== Exercise details ==
Repeat exactly the lines between and including those that contain "Keep writing the" and "return [front_top, front_foot, back_foot, back_top]". Output no other line.

== Dataset rows ==
+===+

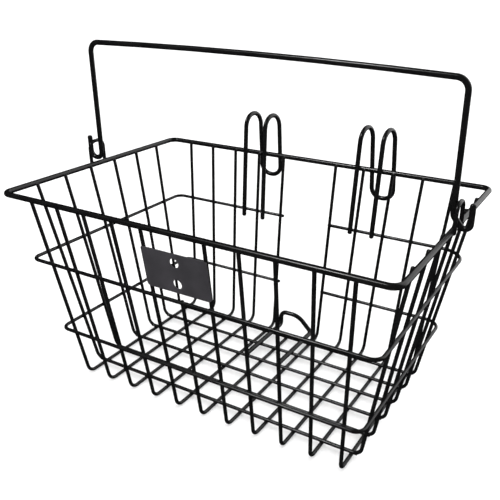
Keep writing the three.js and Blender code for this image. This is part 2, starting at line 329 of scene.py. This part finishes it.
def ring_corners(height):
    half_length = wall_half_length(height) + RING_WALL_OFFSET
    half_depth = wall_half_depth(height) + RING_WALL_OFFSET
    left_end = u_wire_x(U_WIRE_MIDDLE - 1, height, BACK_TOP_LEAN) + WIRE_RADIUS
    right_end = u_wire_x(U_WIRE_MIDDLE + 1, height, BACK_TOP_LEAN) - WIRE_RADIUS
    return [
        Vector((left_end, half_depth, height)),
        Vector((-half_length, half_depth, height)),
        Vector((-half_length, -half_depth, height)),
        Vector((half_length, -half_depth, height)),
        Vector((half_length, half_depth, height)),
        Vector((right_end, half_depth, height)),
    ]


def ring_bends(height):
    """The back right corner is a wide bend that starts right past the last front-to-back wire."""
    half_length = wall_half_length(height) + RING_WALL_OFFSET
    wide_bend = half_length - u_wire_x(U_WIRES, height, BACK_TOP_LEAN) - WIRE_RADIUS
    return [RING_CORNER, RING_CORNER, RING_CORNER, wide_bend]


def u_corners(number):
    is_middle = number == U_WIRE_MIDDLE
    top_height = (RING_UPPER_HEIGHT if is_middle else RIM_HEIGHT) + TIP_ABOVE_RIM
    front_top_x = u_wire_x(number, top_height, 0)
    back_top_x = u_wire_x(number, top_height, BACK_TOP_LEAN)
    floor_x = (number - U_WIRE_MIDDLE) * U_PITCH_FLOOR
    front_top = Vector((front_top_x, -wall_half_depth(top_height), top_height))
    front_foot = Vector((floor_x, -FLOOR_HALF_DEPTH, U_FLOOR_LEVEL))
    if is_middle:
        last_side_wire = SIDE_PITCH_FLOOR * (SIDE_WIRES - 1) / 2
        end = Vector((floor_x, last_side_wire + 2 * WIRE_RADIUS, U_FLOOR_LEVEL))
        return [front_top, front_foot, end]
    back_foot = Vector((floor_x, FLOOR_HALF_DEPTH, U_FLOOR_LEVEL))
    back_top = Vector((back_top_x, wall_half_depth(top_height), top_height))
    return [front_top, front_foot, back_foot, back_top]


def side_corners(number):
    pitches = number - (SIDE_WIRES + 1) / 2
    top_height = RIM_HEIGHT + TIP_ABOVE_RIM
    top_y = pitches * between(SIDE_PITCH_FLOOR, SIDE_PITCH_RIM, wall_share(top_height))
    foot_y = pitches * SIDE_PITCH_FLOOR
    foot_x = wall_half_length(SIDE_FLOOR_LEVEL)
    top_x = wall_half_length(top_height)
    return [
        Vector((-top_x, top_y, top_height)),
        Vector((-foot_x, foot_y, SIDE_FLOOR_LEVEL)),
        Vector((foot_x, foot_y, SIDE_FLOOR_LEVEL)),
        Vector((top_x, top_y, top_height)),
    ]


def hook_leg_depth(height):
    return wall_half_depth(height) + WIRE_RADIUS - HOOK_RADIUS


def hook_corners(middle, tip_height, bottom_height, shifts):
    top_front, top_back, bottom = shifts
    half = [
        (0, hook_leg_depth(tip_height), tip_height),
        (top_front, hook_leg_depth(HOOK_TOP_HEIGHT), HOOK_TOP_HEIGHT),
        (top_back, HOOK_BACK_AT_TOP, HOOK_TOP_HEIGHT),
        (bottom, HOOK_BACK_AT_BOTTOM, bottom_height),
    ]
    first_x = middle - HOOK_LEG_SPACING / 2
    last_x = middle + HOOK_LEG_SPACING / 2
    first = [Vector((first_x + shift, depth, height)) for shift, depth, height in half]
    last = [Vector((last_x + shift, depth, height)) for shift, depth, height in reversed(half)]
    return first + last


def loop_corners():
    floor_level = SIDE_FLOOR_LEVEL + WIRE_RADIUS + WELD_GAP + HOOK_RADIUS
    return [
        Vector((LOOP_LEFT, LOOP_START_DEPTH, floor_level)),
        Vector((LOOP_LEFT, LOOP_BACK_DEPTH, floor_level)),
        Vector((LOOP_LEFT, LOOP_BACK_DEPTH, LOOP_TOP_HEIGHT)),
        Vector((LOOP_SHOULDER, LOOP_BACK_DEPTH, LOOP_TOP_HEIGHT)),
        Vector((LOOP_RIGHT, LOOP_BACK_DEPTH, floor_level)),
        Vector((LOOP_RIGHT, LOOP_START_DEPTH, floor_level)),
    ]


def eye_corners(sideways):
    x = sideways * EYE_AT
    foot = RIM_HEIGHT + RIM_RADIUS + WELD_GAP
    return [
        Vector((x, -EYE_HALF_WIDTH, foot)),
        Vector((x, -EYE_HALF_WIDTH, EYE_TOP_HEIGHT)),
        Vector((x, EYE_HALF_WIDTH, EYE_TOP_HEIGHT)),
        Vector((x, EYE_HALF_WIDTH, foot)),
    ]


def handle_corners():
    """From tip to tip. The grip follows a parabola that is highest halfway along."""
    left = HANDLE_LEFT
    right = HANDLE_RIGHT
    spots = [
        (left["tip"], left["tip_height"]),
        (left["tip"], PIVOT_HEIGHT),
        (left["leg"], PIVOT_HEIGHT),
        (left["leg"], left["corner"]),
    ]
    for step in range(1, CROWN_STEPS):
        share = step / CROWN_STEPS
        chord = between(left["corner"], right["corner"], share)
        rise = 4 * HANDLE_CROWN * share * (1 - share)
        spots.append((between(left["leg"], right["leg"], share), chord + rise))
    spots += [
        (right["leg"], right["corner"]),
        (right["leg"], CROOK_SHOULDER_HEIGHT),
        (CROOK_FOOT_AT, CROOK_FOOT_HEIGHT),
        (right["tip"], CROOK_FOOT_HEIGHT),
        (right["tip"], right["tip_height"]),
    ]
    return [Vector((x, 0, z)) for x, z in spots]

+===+

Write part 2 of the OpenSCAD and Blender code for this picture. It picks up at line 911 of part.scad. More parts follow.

+===+

== Task result ==
Keep writing the three.js and Blender code for this image. This is part 2, starting at line 329 of scene.py. This part finishes it.
def ring_corners(height):
    half_length = wall_half_length(height) + RING_WALL_OFFSET
    half_depth = wall_half_depth(height) + RING_WALL_OFFSET
    left_end = u_wire_x(U_WIRE_MIDDLE - 1, height, BACK_TOP_LEAN) + WIRE_RADIUS
    right_end = u_wire_x(U_WIRE_MIDDLE + 1, height, BACK_TOP_LEAN) - WIRE_RADIUS
    return [
        Vector((left_end, half_depth, height)),
        Vector((-half_length, half_depth, height)),
        Vector((-half_length, -half_depth, height)),
        Vector((half_length, -half_depth, height)),
        Vector((half_length, half_depth, height)),
        Vector((right_end, half_depth, height)),
    ]


def ring_bends(height):
    """The back right corner is a wide bend that starts right past the last front-to-back wire."""
    half_length = wall_half_length(height) + RING_WALL_OFFSET
    wide_bend = half_length - u_wire_x(U_WIRES, height, BACK_TOP_LEAN) - WIRE_RADIUS
    return [RING_CORNER, RING_CORNER, RING_CORNER, wide_bend]


def u_corners(number):
    is_middle = number == U_WIRE_MIDDLE
    top_height = (RING_UPPER_HEIGHT if is_middle else RIM_HEIGHT) + TIP_ABOVE_RIM
    front_top_x = u_wire_x(number, top_height, 0)
    back_top_x = u_wire_x(number, top_height, BACK_TOP_LEAN)
    floor_x = (number - U_WIRE_MIDDLE) * U_PITCH_FLOOR
    front_top = Vector((front_top_x, -wall_half_depth(top_height), top_height))
    front_foot = Vector((floor_x, -FLOOR_HALF_DEPTH, U_FLOOR_LEVEL))
    if is_middle:
        last_side_wire = SIDE_PITCH_FLOOR * (SIDE_WIRES - 1) / 2
        end = Vector((floor_x, last_side_wire + 2 * WIRE_RADIUS, U_FLOOR_LEVEL))
        return [front_top, front_foot, end]
    back_foot = Vector((floor_x, FLOOR_HALF_DEPTH, U_FLOOR_LEVEL))
    back_top = Vector((back_top_x, wall_half_depth(top_height), top_height))
    return [front_top, front_foot, back_foot, back_top]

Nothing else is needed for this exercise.